Sorted string: a a a b b

Step	Action	State
1	sort	aaabb
2	k = 3, compare s[2] and s[0]	a == a
3	take suffix from k-1	bb

Output is b.

This demonstrates how once the first k characters are equal, the remaining tail fully determines the maximum string.

Complexity Analysis

Measure	Complexity	Explanation
Time	O(n log n)	sorting dominates per test case
Space	O(n)	storing sorted string

The sum of n across test cases is 10^5, so sorting each test case independently still fits comfortably within limits.

Test Cases

import sys, io

def run(inp: str) -> str:
    sys.stdin = io.StringIO(inp)
    input = sys.stdin.readline

    def solve():
        t = int(input())
        out = []
        for _ in range(t):
            n, k = map(int, input().split())
            s = sorted(input().strip())

            if k == 1:
                out.append("".join(s))
            elif s[k-1] != s[0]:
                out.append(s[k-1])
            else:
                out.append("".join(s[k-1:]))

        return "\n".join(out)

    return solve()

# provided samples
assert run("""6
4 2
baba
5 2
baacb
5 3
baacb
5 3
aaaaa
6 4
aaxxzz
7 1
phoenix
""") == """ab
abbc
b
aa
x
ehinopx"""

# custom cases
assert run("""1
1 1
a
""") == "a"

assert run("""1
3 3
cba
""") == "c"

assert run("""1
6 2
zzzyyy
""") == "zzz"

assert run("""1
8 4
abacabad
""") == "a"

Test input	Expected output	What it validates
single char	a	minimum size
cba, k=n	c	k=n behavior
zzz yyy	zzz	all large equal block
abacabad	a	mixed distribution edge

Edge Cases

When n equals k, sorting the string and returning s[k-1] correctly gives the maximum character, since every character stands alone. For example, input cba with k=3 becomes abc, and s[2] is c, which is correct.

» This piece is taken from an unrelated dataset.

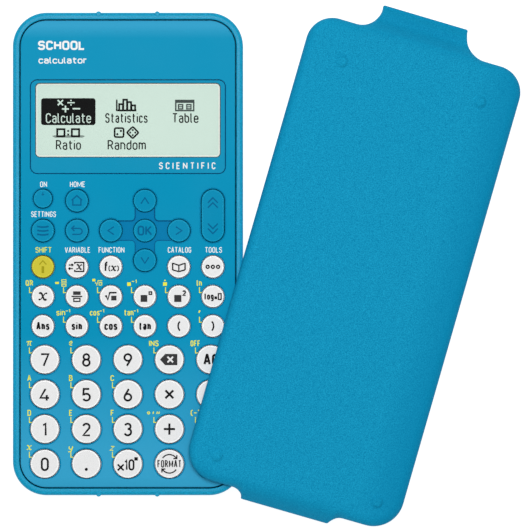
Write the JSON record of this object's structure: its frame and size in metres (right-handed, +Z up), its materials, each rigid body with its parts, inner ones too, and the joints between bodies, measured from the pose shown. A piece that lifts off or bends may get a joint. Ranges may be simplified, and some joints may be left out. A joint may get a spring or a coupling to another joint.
{
  "type": "scientific calculator",
  "caption": "School scientific calculator lying face up, with round keys, page rocker, display and battery bay, and its clip-on hard cover leaning on one corner.",
  "frame": {"origin": "on the table under the middle of the calculator's flat back", "axes": "+X to the right, towards the cover; +Y towards the display end; +Z up, out of the keys"},
  "size_m": [0.17, 0.1746, 0.0192],
  "materials": {
    "body_blue": "satin, fine grain",
    "cover_blue": "fine moulded grain",
    "blue_key": "satin",
    "white_key": "satin, fine speckle",
    "yellow_key": "satin",
    "display_window": "clear gloss",
    "display_panel": "pale green reflective liquid crystal display",
    "ribbon": "flexible circuit film",
    "rubber": "moulded silicone",
    "circuit_board": "solder mask",
    "contact_metal": "nickel plate",
    "cell_jacket": "plain printed jacket"
  },
  "bodies": {
    "calculator": {"front_case": "body_blue", "rear_case": "body_blue", "display_window": "display_window", "lcd_panel": "display_panel", "lcd_ribbon": "ribbon", "key_mat": "rubber", "circuit_board": "circuit_board", "battery_plus_contact": "contact_metal", "battery_minus_spring": "contact_metal"},
    "cover": {"cover": "cover_blue"},
    "battery_door": {"battery_door": "body_blue", "battery_door_screw": "contact_metal"},
    "battery_cell": {"battery_cell": "cell_jacket"},
    "page_rocker": {"page_rocker": "blue_key"},
    "key_on": {"key_on": "blue_key"},
    "key_home": {"key_home": "blue_key"},
    "key_up": {"key_up": "blue_key"},
    "key_settings": {"key_settings": "blue_key"},
    "key_back": {"key_back": "blue_key"},
    "key_left": {"key_left": "blue_key"},
    "key_ok": {"key_ok": "blue_key"},
    "key_right": {"key_right": "blue_key"},
    "key_down": {"key_down": "blue_key"},
    "key_shift": {"key_shift": "yellow_key"},
    "key_variable": {"key_variable": "white_key"},
    "key_function": {"key_function": "white_key"},
    "key_catalog": {"key_catalog": "white_key"},
    "key_tools": {"key_tools": "white_key"},
    "key_x": {"key_x": "white_key"},
    "key_fraction": {"key_fraction": "white_key"},
    "key_root": {"key_root": "white_key"},
    "key_power": {"key_power": "white_key"},
    "key_square": {"key_square": "white_key"},
    "key_log": {"key_log": "white_key"},
    "key_answer": {"key_answer": "white_key"},
    "key_sin": {"key_sin": "white_key"},
    "key_cos": {"key_cos": "white_key"},
    "key_tan": {"key_tan": "white_key"},
    "key_open_bracket": {"key_open_bracket": "white_key"},
    "key_close_bracket": {"key_close_bracket": "white_key"},
    "key_7": {"key_7": "white_key"},
    "key_8": {"key_8": "white_key"},
    "key_9": {"key_9": "white_key"},
    "key_delete": {"key_delete": "white_key"},
    "key_all_clear": {"key_all_clear": "white_key"},
    "key_4": {"key_4": "white_key"},
    "key_5": {"key_5": "white_key"},
    "key_6": {"key_6": "white_key"},
    "key_times": {"key_times": "white_key"},
    "key_divide": {"key_divide": "white_key"},
    "key_1": {"key_1": "white_key"},
    "key_2": {"key_2": "white_key"},
    "key_3": {"key_3": "white_key"},
    "key_plus": {"key_plus": "white_key"},
    "key_minus": {"key_minus": "white_key"},
    "key_0": {"key_0": "white_key"},
    "key_point": {"key_point": "white_key"},
    "key_power_of_ten": {"key_power_of_ten": "white_key"},
    "key_format": {"key_format": "white_key"},
    "key_execute": {"key_execute": "white_key"}
  },
  "joints": [
    {"name": "cover_lift", "type": "slide", "parent": "calculator", "child": "cover", "axis": [0, 0, 1], "range_m": [0, 0.06]},
    {"name": "battery_door_removal", "type": "slide", "parent": "calculator", "child": "battery_door", "axis": [0, 0, -1], "range_m": [0, 0.03]},
    {"name": "battery_cell_removal", "type": "slide", "parent": "calculator", "child": "battery_cell", "axis": [0, 0, -1], "range_m": [0, 0.018]},
    {"name": "page_rocker_tilt", "type": "hinge", "parent": "calculator", "child": "page_rocker", "pos_m": [0.02841, 0.0128, 0.01], "axis": [1, 0, 0], "range_deg": [-3, 3], "stiffness_Nm_per_rad": 0.05, "deforming": ["key_mat"]},
    {"name": "key_on_press", "type": "slide", "parent": "calculator", "child": "key_on", "axis": [0, 0, -1], "range_m": [0, 0.0008], "stiffness_N_per_m": 400, "springref_m": -0.0005, "deforming": ["key_mat"]},
    {"name": "key_home_press", "type": "slide", "parent": "calculator", "child": "key_home", "axis": [0, 0, -1], "range_m": [0, 0.0008], "stiffness_N_per_m": 400, "springref_m": -0.0005, "deforming": ["key_mat"]},
    {"name": "key_up_press", "type": "slide", "parent": "calculator", "child": "key_up", "axis": [0, 0, -1], "range_m": [0, 0.0008], "stiffness_N_per_m": 400, "springref_m": -0.0005, "deforming": ["key_mat"]},
    {"name": "key_settings_press", "type": "slide", "parent": "calculator", "child": "key_settings", "axis": [0, 0, -1], "range_m": [0, 0.0008], "stiffness_N_per_m": 400, "springref_m": -0.0005, "deforming": ["key_mat"]},
    {"name": "key_back_press", "type": "slide", "parent": "calculator", "child": "key_back", "axis": [0, 0, -1], "range_m": [0, 0.0008], "stiffness_N_per_m": 400, "springref_m": -0.0005, "deforming": ["key_mat"]},
    {"name": "key_left_press", "type": "slide", "parent": "calculator", "child": "key_left", "axis": [0, 0, -1], "range_m": [0, 0.0008], "stiffness_N_per_m": 400, "springref_m": -0.0005, "deforming": ["key_mat"]},
    {"name": "key_ok_press", "type": "slide", "parent": "calculator", "child": "key_ok", "axis": [0, 0, -1], "range_m": [0, 0.0008], "stiffness_N_per_m": 400, "springref_m": -0.0005, "deforming": ["key_mat"]},
    {"name": "key_right_press", "type": "slide", "parent": "calculator", "child": "key_right", "axis": [0, 0, -1], "range_m": [0, 0.0008], "stiffness_N_per_m": 400, "springref_m": -0.0005, "deforming": ["key_mat"]},
    {"name": "key_down_press", "type": "slide", "parent": "calculator", "child": "key_down", "axis": [0, 0, -1], "range_m": [0, 0.0008], "stiffness_N_per_m": 400, "springref_m": -0.0005, "deforming": ["key_mat"]},
    {"name": "key_shift_press", "type": "slide", "parent": "calculator", "child": "key_shift", "axis": [0, 0, -1], "range_m": [0, 0.0008], "stiffness_N_per_m": 400, "springref_m": -0.0005, "deforming": ["key_mat"]},
    {"name": "key_variable_press", "type": "slide", "parent": "calculator", "child": "key_variable", "axis": [0, 0, -1], "range_m": [0, 0.0008], "stiffness_N_per_m": 400, "springref_m": -0.0005, "deforming": ["key_mat"]},
    {"name": "key_function_press", "type": "slide", "parent": "calculator", "child": "key_function", "axis": [0, 0, -1], "range_m": [0, 0.0008], "stiffness_N_per_m": 400, "springref_m": -0.0005, "deforming": ["key_mat"]},
    {"name": "key_catalog_press", "type": "slide", "parent": "calculator", "child": "key_catalog", "axis": [0, 0, -1], "range_m": [0, 0.0008], "stiffness_N_per_m": 400, "springref_m": -0.0005, "deforming": ["key_mat"]},
    {"name": "key_tools_press", "type": "slide", "parent": "calculator", "child": "key_tools", "axis": [0, 0, -1], "range_m": [0, 0.0008], "stiffness_N_per_m": 400, "springref_m": -0.0005, "deforming": ["key_mat"]},
    {"name": "key_x_press", "type": "slide", "parent": "calculator", "child": "key_x", "axis": [0, 0, -1], "range_m": [0, 0.0008], "stiffness_N_per_m": 400, "springref_m": -0.0005, "deforming": ["key_mat"]},
    {"name": "key_fraction_press", "type": "slide", "parent": "calculator", "child": "key_fraction", "axis": [0, 0, -1], "range_m": [0, 0.0008], "stiffness_N_per_m": 400, "springref_m": -0.0005, "deforming": ["key_mat"]},
    {"name": "key_root_press", "type": "slide", "parent": "calculator", "child": "key_root", "axis": [0, 0, -1], "range_m": [0, 0.0008], "stiffness_N_per_m": 400, "springref_m": -0.0005, "deforming": ["key_mat"]},
    {"name": "key_power_press", "type": "slide", "parent": "calculator", "child": "key_power", "axis": [0, 0, -1], "range_m": [0, 0.0008], "stiffness_N_per_m": 400, "springref_m": -0.0005, "deforming": ["key_mat"]},
    {"name": "key_square_press", "type": "slide", "parent": "calculator", "child": "key_square", "axis": [0, 0, -1], "range_m": [0, 0.0008], "stiffness_N_per_m": 400, "springref_m": -0.0005, "deforming": ["key_mat"]},
    {"name": "key_log_press", "type": "slide", "parent": "calculator", "child": "key_log", "axis": [0, 0, -1], "range_m": [0, 0.0008], "stiffness_N_per_m": 400, "springref_m": -0.0005, "deforming": ["key_mat"]},
    {"name": "key_answer_press", "type": "slide", "parent": "calculator", "child": "key_answer", "axis": [0, 0, -1], "range_m": [0, 0.0008], "stiffness_N_per_m": 400, "springref_m": -0.0005, "deforming": ["key_mat"]},
    {"name": "key_sin_press", "type": "slide", "parent": "calculator", "child": "key_sin", "axis": [0, 0, -1], "range_m": [0, 0.0008], "stiffness_N_per_m": 400, "springref_m": -0.0005, "deforming": ["key_mat"]},
    {"name": "key_cos_press", "type": "slide", "parent": "calculator", "child": "key_cos", "axis": [0, 0, -1], "range_m": [0, 0.0008], "stiffness_N_per_m": 400, "springref_m": -0.0005, "deforming": ["key_mat"]},
    {"name": "key_tan_press", "type": "slide", "parent": "calculator", "child": "key_tan", "axis": [0, 0, -1], "range_m": [0, 0.0008], "stiffness_N_per_m": 400, "springref_m": -0.0005, "deforming": ["key_mat"]},
    {"name": "key_open_bracket_press", "type": "slide", "parent": "calculator", "child": "key_open_bracket", "axis": [0, 0, -1], "range_m": [0, 0.0008], "stiffness_N_per_m": 400, "springref_m": -0.0005, "deforming": ["key_mat"]},
    {"name": "key_close_bracket_press", "type": "slide", "parent": "calculator", "child": "key_close_bracket", "axis": [0, 0, -1], "range_m": [0, 0.0008], "stiffness_N_per_m": 400, "springref_m": -0.0005, "deforming": ["key_mat"]},
    {"name": "key_7_press", "type": "slide", "parent": "calculator", "child": "key_7", "axis": [0, 0, -1], "range_m": [0, 0.0008], "stiffness_N_per_m": 400, "springref_m": -0.0005, "deforming": ["key_mat"]},
    {"name": "key_8_press", "type": "slide", "parent": "calculator", "child": "key_8", "axis": [0, 0, -1], "range_m": [0, 0.0008], "stiffness_N_per_m": 400, "springref_m": -0.0005, "deforming": ["key_mat"]},
    {"name": "key_9_press", "type": "slide", "parent": "calculator", "child": "key_9", "axis": [0, 0, -1], "range_m": [0, 0.0008], "stiffness_N_per_m": 400, "springref_m": -0.0005, "deforming": ["key_mat"]},
    {"name": "key_delete_press", "type": "slide", "parent": "calculator", "child": "key_delete", "axis": [0, 0, -1], "range_m": [0, 0.0008], "stiffness_N_per_m": 400, "springref_m": -0.0005, "deforming": ["key_mat"]},
    {"name": "key_all_clear_press", "type": "slide", "parent": "calculator", "child": "key_all_clear", "axis": [0, 0, -1], "range_m": [0, 0.0008], "stiffness_N_per_m": 400, "springref_m": -0.0005, "deforming": ["key_mat"]},
    {"name": "key_4_press", "type": "slide", "parent": "calculator", "child": "key_4", "axis": [0, 0, -1], "range_m": [0, 0.0008], "stiffness_N_per_m": 400, "springref_m": -0.0005, "deforming": ["key_mat"]},
    {"name": "key_5_press", "type": "slide", "parent": "calculator", "child": "key_5", "axis": [0, 0, -1], "range_m": [0, 0.0008], "stiffness_N_per_m": 400, "springref_m": -0.0005, "deforming": ["key_mat"]},
    {"name": "key_6_press", "type": "slide", "parent": "calculator", "child": "key_6", "axis": [0, 0, -1], "range_m": [0, 0.0008], "stiffness_N_per_m": 400, "springref_m": -0.0005, "deforming": ["key_mat"]},
    {"name": "key_times_press", "type": "slide", "parent": "calculator", "child": "key_times", "axis": [0, 0, -1], "range_m": [0, 0.0008], "stiffness_N_per_m": 400, "springref_m": -0.0005, "deforming": ["key_mat"]},
    {"name": "key_divide_press", "type": "slide", "parent": "calculator", "child": "key_divide", "axis": [0, 0, -1], "range_m": [0, 0.0008], "stiffness_N_per_m": 400, "springref_m": -0.0005, "deforming": ["key_mat"]},
    {"name": "key_1_press", "type": "slide", "parent": "calculator", "child": "key_1", "axis": [0, 0, -1], "range_m": [0, 0.0008], "stiffness_N_per_m": 400, "springref_m": -0.0005, "deforming": ["key_mat"]},
    {"name": "key_2_press", "type": "slide", "parent": "calculator", "child": "key_2", "axis": [0, 0, -1], "range_m": [0, 0.0008], "stiffness_N_per_m": 400, "springref_m": -0.0005, "deforming": ["key_mat"]},
    {"name": "key_3_press", "type": "slide", "parent": "calculator", "child": "key_3", "axis": [0, 0, -1], "range_m": [0, 0.0008], "stiffness_N_per_m": 400, "springref_m": -0.0005, "deforming": ["key_mat"]},
    {"name": "key_plus_press", "type": "slide", "parent": "calculator", "child": "key_plus", "axis": [0, 0, -1], "range_m": [0, 0.0008], "stiffness_N_per_m": 400, "springref_m": -0.0005, "deforming": ["key_mat"]},
    {"name": "key_minus_press", "type": "slide", "parent": "calculator", "child": "key_minus", "axis": [0, 0, -1], "range_m": [0, 0.0008], "stiffness_N_per_m": 400, "springref_m": -0.0005, "deforming": ["key_mat"]},
    {"name": "key_0_press", "type": "slide", "parent": "calculator", "child": "key_0", "axis": [0, 0, -1], "range_m": [0, 0.0008], "stiffness_N_per_m": 400, "springref_m": -0.0005, "deforming": ["key_mat"]},
    {"name": "key_point_press", "type": "slide", "parent": "calculator", "child": "key_point", "axis": [0, 0, -1], "range_m": [0, 0.0008], "stiffness_N_per_m": 400, "springref_m": -0.0005, "deforming": ["key_mat"]},
    {"name": "key_power_of_ten_press", "type": "slide", "parent": "calculator", "child": "key_power_of_ten", "axis": [0, 0, -1], "range_m": [0, 0.0008], "stiffness_N_per_m": 400, "springref_m": -0.0005, "deforming": ["key_mat"]},
    {"name": "key_format_press", "type": "slide", "parent": "calculator", "child": "key_format", "axis": [0, 0, -1], "range_m": [0, 0.0008], "stiffness_N_per_m": 400, "springref_m": -0.0005, "deforming": ["key_mat"]},
    {"name": "key_execute_press", "type": "slide", "parent": "calculator", "child": "key_execute", "axis": [0, 0, -1], "range_m": [0, 0.0008], "stiffness_N_per_m": 400, "springref_m": -0.0005, "deforming": ["key_mat"]}
  ],
  "couplings": [
    {"joint": "battery_cell_removal", "follows": "battery_door_removal", "ratio": 0.6}
  ]
}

When all characters are identical, such as aaaaa with any k, the algorithm enters the equal-prefix branch. The suffix from k-1 is still a...a, so every group has the same string and the maximum is unchanged.

When characters are highly skewed like zzzyyy, sorting gives yyyzzz. For k=2, since s[1] equals s[0] in the prefix check, we return the suffix starting at index 1, which is yyzzzz in group terms, and the lexicographically largest string correctly becomes zzz.